Bennie Anderson, Contributing Photographer

A voter registration rally and health summit took place on Sunday afternoon to increase civic engagement in the city ahead of Election Day.

Several volunteers set up tables on the New Haven Green where community members could register to vote, get their flu shot and receive masks and water. The event was co-sponsored by the Arts Council of Greater New Haven, Yale New Haven Hospital and Yale New Haven Emergency Medicine. Attendees visited the tables while a D.J. played music — organizers aimed to foster a welcoming atmosphere. New Haven Democratic Registrar Shannel Evans, who is up for reelection this November, helped organize the event.

“We get the information out now, so hopefully it encourages people for next year to vote for their locals, their [municipalities], not just for federal and our state’s [elections],” Evans told the News. “It’s super important.”

Evans said that while New Haven’s turnout for federal and state elections is consistently high, the city sees low turnout for local elections. In last year’s mayoral election, city voter turnout was only 29 percent.

Despite the current COVID pandemic, Evans said that she anticipates a great turnout for the Nov. 3 presidential election.

Emmanuel “Manny O” Ohuabunwa MED ’17 SOM ’17, another event organizer, spoke to the News about his involvement in the New Haven community over the past nine years as a Yale alum and resident physician in emergency medicine.

Over the years, Ohuabunwa has interacted with New Haven as a medical student, a business student and a resident doctor. He attributed his passion for local affairs and well-being to his parents, who are pastors in Eastern Texas. Ohuabunwa said he grew up in an environment where he was always involved with community events, such as hosting blood pressure and diabetes screenings. 

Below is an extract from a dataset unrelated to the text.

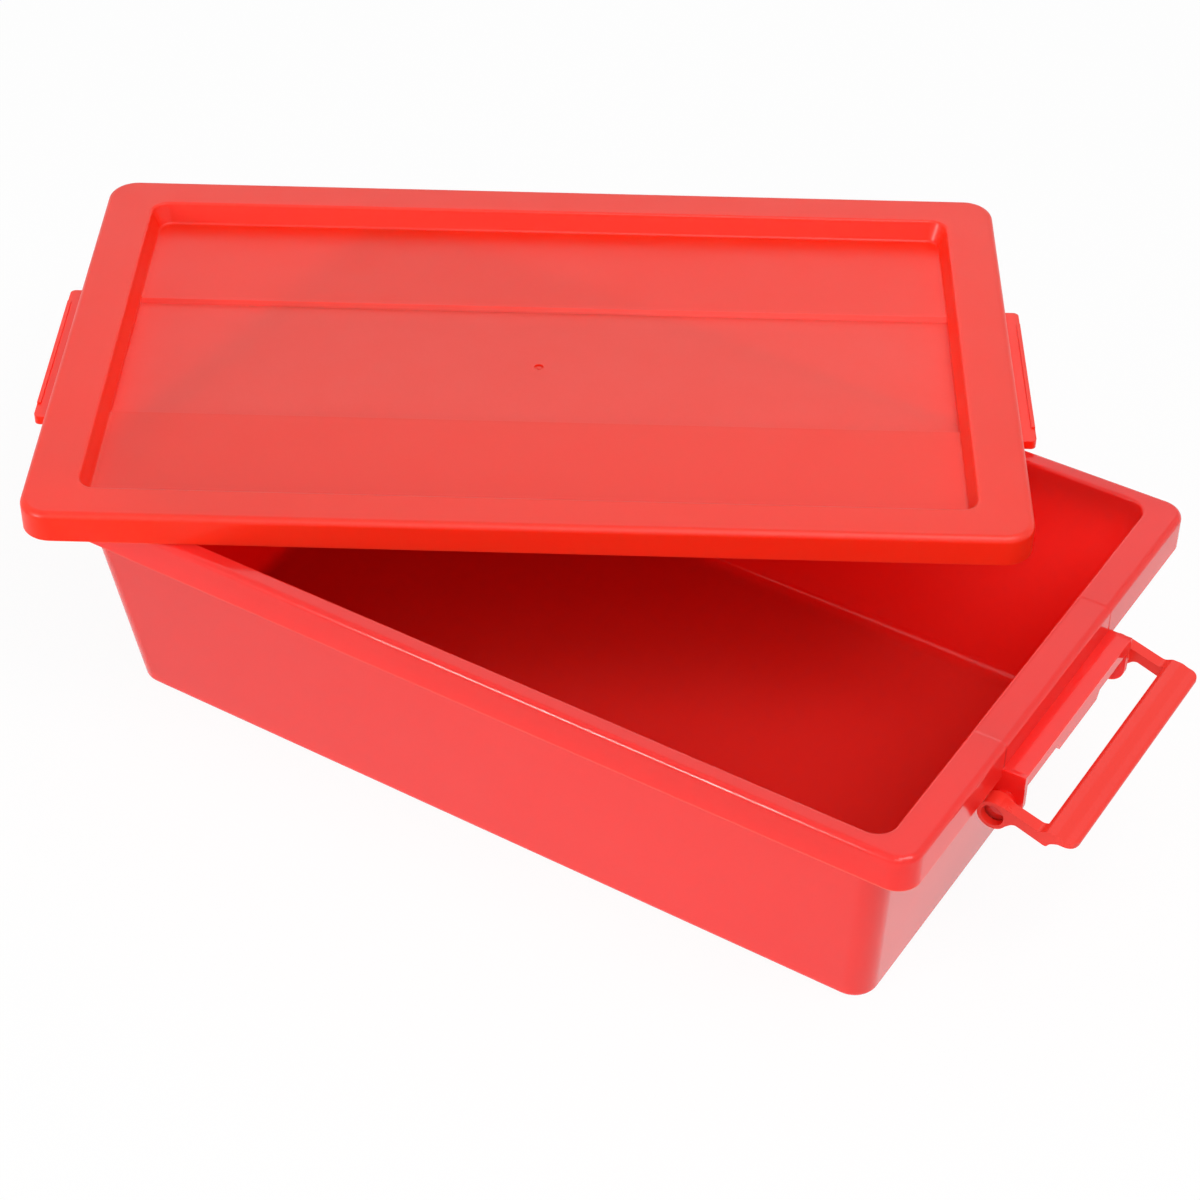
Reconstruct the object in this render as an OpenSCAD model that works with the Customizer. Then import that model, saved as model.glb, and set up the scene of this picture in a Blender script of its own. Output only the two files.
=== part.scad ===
// Stacking storage box: a tapered tub with a rolled rim, a lift-off lid with a
// recessed panel, and a bail handle snapped on the moulded pins at each short end.
// X runs along the length, Z is up, and the origin is the centre of the foot.

/* [Tub] */
// Length over the rim
rim_l = 345; // [335:1:400]
// Width over the rim
rim_w = 212; // [200:1:260]
// Height of the rim above the foot
tub_h = 91; // [88:1:120]
// Length of the foot
foot_l = 306; // [280:1:310]
// Width of the foot
foot_w = 174; // [150:1:180]
// Wall thickness of the tub
wall = 1.8; // [1.4:0.1:2.4]
// Flat width of the rim on the short ends
rim_end = 12.6; // [11.5:0.1:16]
// Flat width of the rim on the long sides
rim_side = 7.3; // [7:0.1:12]
// Depth of the skirt that hangs from the rim
skirt_h = 13.5; // [10:0.5:14]
// Corner radius of the rim
rim_r = 8.5; // [7:0.5:14]
// Corner radius of the mouth
mouth_r = 7; // [6:0.5:12]
// Corner radius of the foot
foot_r = 9; // [7:0.5:14]
// Rounding under the foot
foot_round = 3; // [1:0.5:4]
// Rounding inside the floor
floor_round = 5; // [2:0.5:8]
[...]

“One of these things I noticed especially this year in terms of the difficulties that have been going on with the community and racial stuff, my desire was how can we as physicians use our platform to be able to make a difference in the lives of people while increasing civic engagement,” Ohuabunwa said. “And so this was important for us to be able to do. I talked to the president of Yale New Haven Health who was very supportive of this [event].”

Ohuabunwa said the organizers’ main consideration for the event was how “we can have a good time but in a very safe way.” The event also provided resources to help individuals get screened for HIV, obtain information related to substance abuse and learn to administer naloxone, a drug to treat narcotic overdoses. 

Attendee Addie Aimbrough told the News there was a “pretty decent turnout” for the event.

Approximately 40,473 people in New Haven voted in the 2016 presidential election.